(Object modeling scripts)

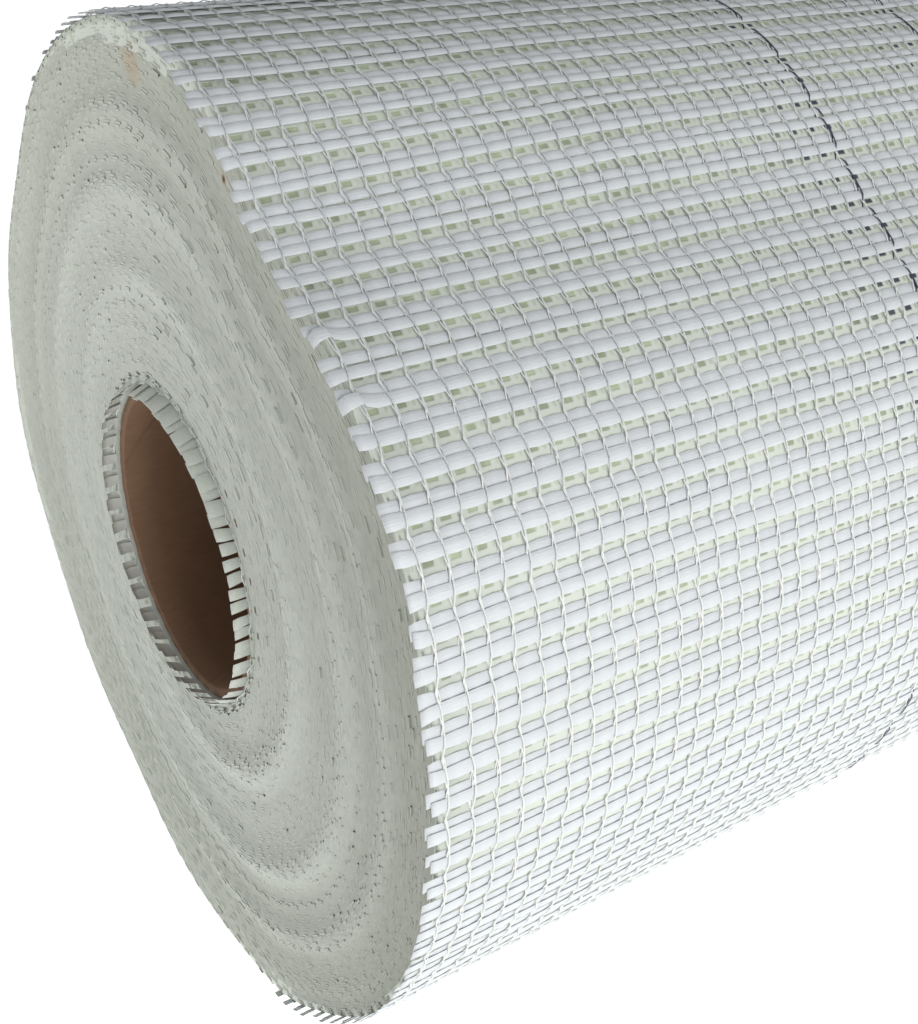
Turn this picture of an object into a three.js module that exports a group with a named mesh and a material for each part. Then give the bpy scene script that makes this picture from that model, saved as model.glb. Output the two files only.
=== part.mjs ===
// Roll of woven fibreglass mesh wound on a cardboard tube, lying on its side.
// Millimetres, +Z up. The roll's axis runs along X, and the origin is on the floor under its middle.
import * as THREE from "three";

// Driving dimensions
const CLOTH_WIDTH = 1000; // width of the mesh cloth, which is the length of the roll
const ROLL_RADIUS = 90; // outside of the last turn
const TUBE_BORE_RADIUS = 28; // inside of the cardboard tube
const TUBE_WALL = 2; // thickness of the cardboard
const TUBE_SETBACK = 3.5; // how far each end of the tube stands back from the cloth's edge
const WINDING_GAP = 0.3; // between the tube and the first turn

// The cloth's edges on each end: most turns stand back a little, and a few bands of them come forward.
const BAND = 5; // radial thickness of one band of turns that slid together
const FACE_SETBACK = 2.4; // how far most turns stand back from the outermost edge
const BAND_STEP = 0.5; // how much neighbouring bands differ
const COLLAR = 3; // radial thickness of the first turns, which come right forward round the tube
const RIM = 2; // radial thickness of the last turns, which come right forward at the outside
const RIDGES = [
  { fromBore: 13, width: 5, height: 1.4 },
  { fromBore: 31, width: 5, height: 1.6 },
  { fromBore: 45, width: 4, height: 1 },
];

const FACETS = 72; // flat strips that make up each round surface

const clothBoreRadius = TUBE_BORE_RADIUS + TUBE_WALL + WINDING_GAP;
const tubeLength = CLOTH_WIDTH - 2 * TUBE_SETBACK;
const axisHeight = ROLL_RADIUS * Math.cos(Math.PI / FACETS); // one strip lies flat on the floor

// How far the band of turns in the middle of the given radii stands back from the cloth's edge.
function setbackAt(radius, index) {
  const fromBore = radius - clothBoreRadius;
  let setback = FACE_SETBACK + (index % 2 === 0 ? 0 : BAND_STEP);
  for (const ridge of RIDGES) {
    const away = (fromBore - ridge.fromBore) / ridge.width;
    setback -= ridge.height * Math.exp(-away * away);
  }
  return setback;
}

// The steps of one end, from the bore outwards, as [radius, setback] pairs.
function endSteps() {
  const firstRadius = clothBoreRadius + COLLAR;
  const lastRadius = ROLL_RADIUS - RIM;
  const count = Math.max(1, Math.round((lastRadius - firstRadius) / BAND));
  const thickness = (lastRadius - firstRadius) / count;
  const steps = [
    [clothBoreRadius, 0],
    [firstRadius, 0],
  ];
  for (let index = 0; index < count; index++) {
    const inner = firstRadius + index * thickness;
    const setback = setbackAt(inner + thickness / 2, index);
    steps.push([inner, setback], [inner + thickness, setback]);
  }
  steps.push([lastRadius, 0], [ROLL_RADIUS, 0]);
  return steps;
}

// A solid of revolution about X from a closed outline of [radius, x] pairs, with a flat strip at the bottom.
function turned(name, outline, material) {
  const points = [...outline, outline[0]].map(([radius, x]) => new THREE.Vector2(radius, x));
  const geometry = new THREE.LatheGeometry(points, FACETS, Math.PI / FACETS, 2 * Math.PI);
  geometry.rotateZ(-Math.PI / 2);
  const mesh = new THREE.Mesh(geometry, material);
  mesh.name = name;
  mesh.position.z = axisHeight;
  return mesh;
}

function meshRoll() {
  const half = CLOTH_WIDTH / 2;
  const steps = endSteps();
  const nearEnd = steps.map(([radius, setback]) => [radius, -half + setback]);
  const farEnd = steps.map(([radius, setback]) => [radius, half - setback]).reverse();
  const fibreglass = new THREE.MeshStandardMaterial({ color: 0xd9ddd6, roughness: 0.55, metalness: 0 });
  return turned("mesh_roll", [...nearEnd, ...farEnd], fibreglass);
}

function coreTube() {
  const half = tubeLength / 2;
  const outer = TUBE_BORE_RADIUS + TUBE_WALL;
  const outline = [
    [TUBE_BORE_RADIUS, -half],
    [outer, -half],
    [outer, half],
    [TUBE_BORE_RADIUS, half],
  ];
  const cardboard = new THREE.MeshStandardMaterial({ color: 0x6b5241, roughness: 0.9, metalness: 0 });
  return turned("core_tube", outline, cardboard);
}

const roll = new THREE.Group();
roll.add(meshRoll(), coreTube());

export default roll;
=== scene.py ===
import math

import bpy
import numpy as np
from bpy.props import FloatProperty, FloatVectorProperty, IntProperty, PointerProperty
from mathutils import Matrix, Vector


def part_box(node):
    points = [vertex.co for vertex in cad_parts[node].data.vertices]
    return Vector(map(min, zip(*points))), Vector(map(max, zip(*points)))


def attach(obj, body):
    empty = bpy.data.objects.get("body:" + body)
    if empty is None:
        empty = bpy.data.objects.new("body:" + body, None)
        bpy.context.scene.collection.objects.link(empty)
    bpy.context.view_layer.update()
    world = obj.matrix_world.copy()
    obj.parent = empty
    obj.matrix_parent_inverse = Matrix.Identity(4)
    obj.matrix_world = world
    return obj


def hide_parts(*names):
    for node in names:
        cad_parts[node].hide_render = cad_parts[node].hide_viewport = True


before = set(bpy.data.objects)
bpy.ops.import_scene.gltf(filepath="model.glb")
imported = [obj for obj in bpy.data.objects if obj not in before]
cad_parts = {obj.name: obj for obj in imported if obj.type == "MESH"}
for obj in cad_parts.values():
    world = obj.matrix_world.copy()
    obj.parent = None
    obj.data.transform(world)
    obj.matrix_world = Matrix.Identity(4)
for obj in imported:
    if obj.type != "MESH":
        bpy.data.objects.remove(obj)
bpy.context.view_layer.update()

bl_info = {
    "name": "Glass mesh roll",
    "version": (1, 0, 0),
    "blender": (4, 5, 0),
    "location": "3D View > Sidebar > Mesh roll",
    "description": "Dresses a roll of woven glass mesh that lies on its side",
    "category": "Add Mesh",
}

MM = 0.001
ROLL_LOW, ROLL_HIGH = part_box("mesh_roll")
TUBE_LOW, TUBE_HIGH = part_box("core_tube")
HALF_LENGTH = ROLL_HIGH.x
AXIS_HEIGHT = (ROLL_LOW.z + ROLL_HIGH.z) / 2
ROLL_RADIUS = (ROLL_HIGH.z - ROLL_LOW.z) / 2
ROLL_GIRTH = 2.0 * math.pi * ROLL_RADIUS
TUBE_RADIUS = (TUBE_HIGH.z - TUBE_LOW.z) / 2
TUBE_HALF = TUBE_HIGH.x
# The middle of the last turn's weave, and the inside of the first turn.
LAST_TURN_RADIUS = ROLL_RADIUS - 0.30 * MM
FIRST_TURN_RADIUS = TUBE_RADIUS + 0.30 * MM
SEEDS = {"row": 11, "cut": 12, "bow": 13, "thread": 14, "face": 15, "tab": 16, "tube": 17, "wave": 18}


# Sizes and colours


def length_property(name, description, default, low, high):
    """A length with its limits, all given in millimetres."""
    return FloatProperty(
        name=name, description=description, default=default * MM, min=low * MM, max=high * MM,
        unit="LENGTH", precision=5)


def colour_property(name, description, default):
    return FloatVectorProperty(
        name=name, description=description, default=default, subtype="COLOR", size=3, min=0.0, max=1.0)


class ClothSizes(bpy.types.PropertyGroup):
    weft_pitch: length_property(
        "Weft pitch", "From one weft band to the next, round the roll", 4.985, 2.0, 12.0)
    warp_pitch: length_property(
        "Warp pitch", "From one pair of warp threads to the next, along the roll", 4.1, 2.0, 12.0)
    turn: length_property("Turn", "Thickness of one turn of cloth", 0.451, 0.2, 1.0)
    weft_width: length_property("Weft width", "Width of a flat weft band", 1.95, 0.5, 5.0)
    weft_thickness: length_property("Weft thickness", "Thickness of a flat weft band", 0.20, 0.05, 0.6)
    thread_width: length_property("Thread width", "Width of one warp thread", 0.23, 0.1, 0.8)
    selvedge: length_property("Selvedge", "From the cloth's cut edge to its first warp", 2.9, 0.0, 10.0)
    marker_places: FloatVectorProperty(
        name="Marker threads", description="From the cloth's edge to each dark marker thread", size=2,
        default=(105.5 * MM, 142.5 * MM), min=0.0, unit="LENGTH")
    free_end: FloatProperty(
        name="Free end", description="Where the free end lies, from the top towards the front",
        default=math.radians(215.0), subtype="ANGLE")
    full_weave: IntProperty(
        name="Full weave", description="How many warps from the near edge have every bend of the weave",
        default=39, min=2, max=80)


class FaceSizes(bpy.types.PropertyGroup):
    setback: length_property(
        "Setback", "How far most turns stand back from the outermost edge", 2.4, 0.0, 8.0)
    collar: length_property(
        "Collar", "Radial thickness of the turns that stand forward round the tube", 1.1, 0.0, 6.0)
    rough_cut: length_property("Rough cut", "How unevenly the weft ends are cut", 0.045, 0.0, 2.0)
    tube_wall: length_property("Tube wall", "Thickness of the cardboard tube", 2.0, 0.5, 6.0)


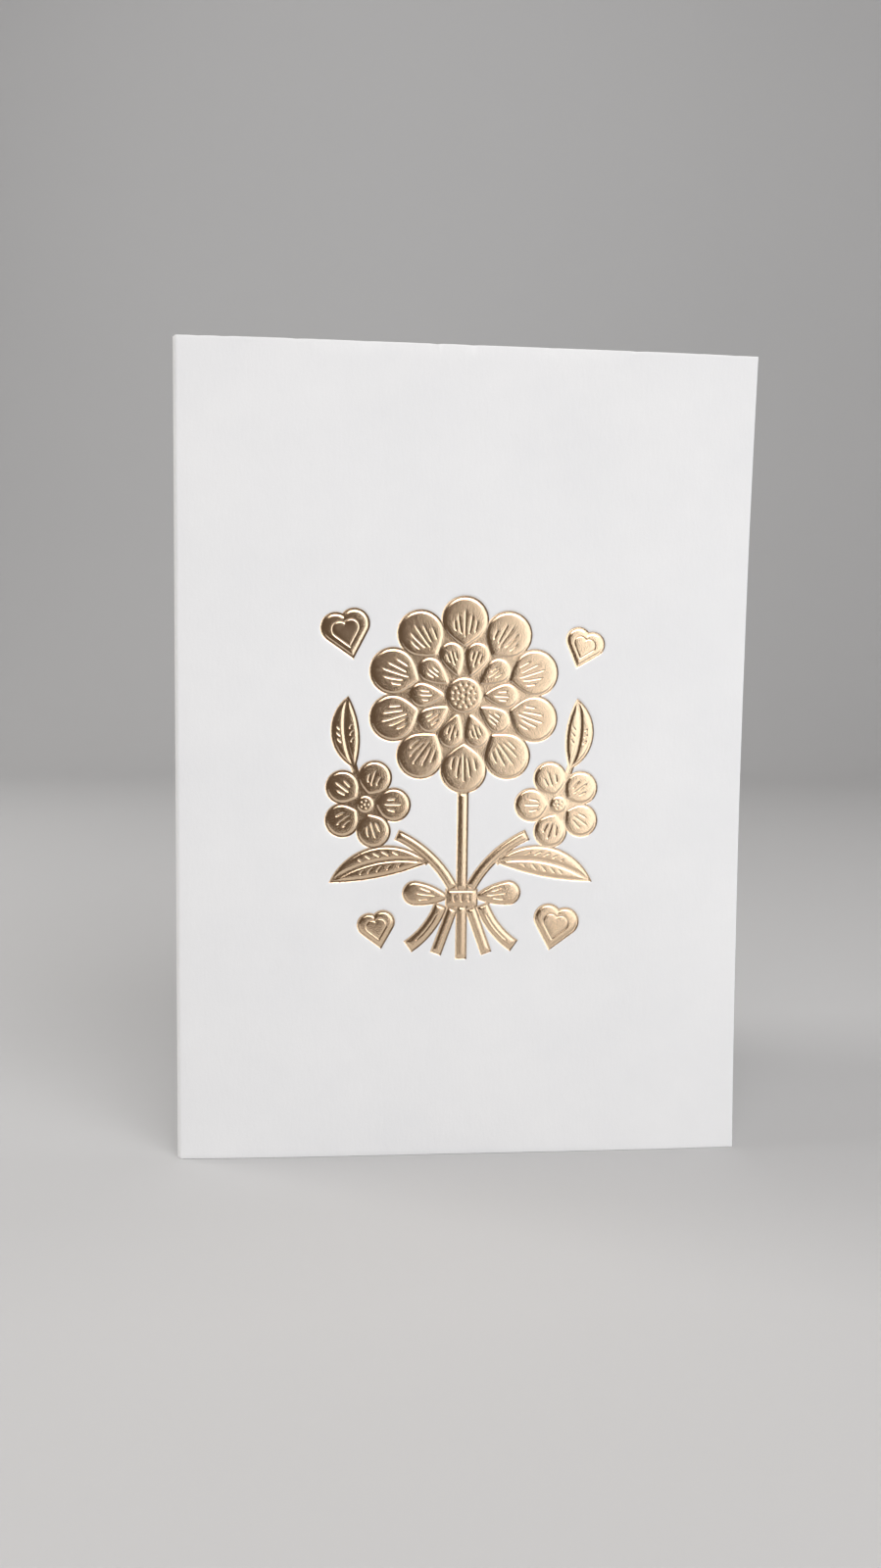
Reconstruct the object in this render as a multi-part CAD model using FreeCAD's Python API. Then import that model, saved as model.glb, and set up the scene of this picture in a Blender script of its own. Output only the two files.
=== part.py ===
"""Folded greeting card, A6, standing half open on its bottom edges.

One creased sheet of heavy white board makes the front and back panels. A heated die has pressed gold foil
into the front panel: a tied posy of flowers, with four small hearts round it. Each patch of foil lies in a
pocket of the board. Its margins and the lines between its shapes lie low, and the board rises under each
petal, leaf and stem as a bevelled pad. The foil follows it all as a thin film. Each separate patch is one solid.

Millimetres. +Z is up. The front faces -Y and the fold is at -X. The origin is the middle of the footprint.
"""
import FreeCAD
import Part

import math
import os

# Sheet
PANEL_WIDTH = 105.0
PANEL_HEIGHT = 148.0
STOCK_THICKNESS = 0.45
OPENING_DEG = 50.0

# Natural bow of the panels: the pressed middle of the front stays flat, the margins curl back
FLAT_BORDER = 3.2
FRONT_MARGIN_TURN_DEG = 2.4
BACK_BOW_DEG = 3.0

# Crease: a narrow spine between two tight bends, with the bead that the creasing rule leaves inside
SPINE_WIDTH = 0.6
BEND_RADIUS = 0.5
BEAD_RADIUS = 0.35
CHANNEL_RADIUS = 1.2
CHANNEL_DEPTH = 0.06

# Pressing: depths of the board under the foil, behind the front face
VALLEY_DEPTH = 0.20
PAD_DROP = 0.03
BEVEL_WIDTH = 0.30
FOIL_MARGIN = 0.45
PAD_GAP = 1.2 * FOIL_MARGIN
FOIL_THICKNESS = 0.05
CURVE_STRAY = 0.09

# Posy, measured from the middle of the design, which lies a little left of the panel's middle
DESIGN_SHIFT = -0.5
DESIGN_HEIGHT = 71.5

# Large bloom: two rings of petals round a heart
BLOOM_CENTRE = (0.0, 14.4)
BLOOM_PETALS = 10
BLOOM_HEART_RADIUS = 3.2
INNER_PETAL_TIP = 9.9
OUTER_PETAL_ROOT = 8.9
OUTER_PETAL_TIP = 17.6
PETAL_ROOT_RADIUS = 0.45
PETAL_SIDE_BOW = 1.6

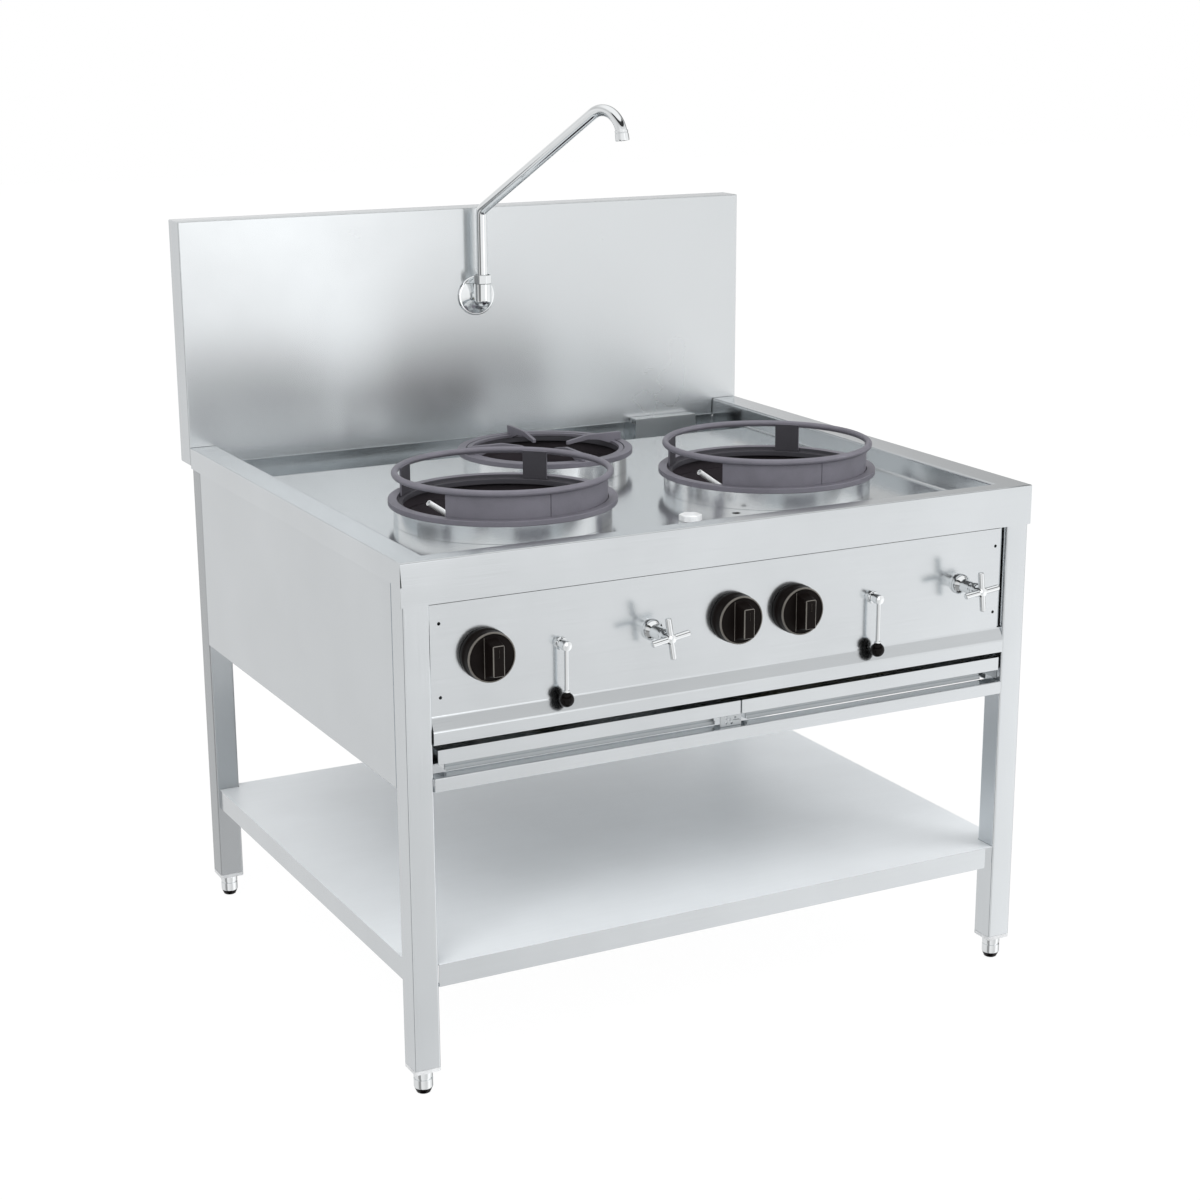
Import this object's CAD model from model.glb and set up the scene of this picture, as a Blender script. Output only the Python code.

Objective =>
Extract verbatim only those lines that run from the line with "Reconstruct the object" to the line with "its bottom edges.", inclusive.

Response =>
Reconstruct the object in this render as a multi-part CAD model using FreeCAD's Python API. Then import that model, saved as model.glb, and set up the scene of this picture in a Blender script of its own. Output only the two files.
=== part.py ===
"""Folded greeting card, A6, standing half open on its bottom edges.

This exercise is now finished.